A battle against 20 giants? Easy to run. 20 Vrock? Utter nightmare. You end up fudging details.

Cheers!
 

High-five to Cheiromancer for bringing up the timely marilith:

Yesterday we finished a fight that we started a week ago. About halfway through yesterday's run, one of my players piped up with "why do people on the messageboards always say that combat lasts three rounds?"

It took something like four? five? hours of game time to finish one combat that lasted about twenty-two rounds.

There were five level 17 PCs against two mariliths, one pit fiend, and an elite advanced marilith/kyton. [some of you may be familiar with this last creature, and can figure out why mariliths and a pit fiend are fighting on the same side; otherwise, don't ask; I don't give out spoilers]

So anyway, there were a bajillion spell-like abilities going on, special attacks, grapples, trip attacks, you name it. It was a grueling battle to run as a DM, but I loved the variety, because I kept the PCs off balance.

If Noonan had written these creatures, they woulda been one-trick ponies by comparison.

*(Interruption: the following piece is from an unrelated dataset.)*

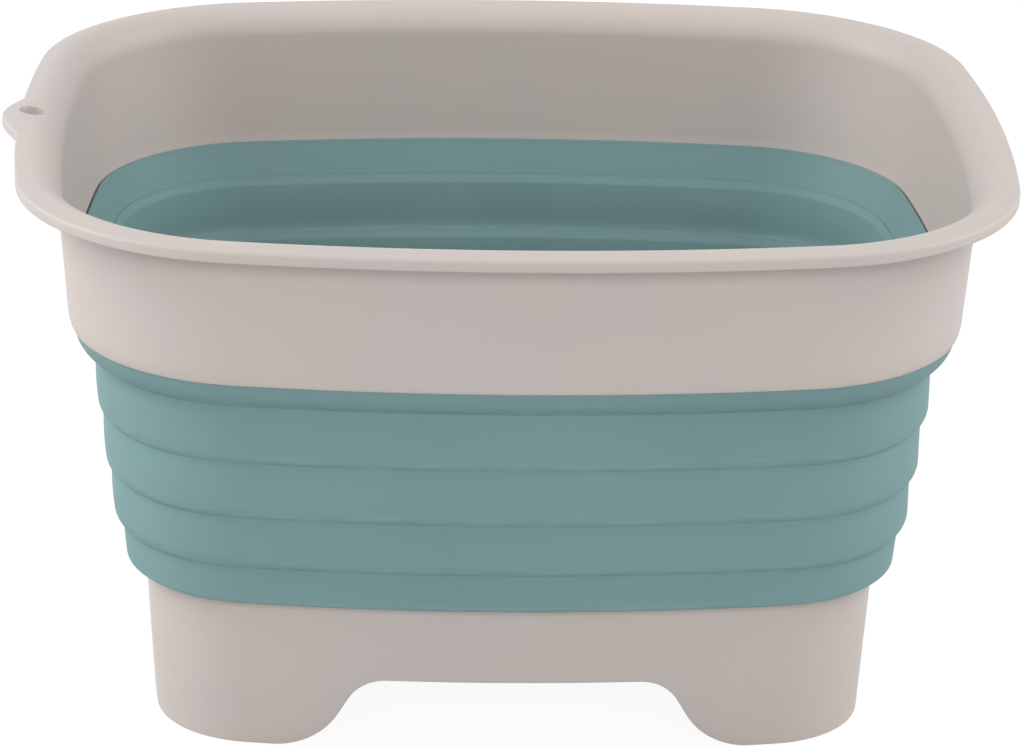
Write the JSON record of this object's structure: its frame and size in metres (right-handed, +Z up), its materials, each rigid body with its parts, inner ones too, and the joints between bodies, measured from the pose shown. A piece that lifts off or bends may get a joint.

Where is :rolleyes: when you need it? Five rounds, :rolleyes: :p
 

Bad Paper said:
Yesterday we finished a fight that we started a week ago.

And, honestly, how often do you do that?

5 rounds is right about spot-on for just about every [D&D] combat I've ever run. The ones which have run longer, generally, do so because I've designed the encounter to work in waves; thus, it isn't so much a single 20-round combat as 6 4-round combats that were run back to back (with a little overlap).
 

Hypersmurf said:
And, honestly, how often do you do that?
More often than is healthy, but then again, I love that my bad guys actually get a lot of screen time.

The BBEG in this fight didn't really participate until the second half, as she spent almost the entire first half drinking potions. So that's kind of a wave, but not really.

Yes, this was the longest fight yet, but it is extremely rare to get one that lasts only five rounds! I've run a lot of them for ten or longer. Long combat yay! They should all be long!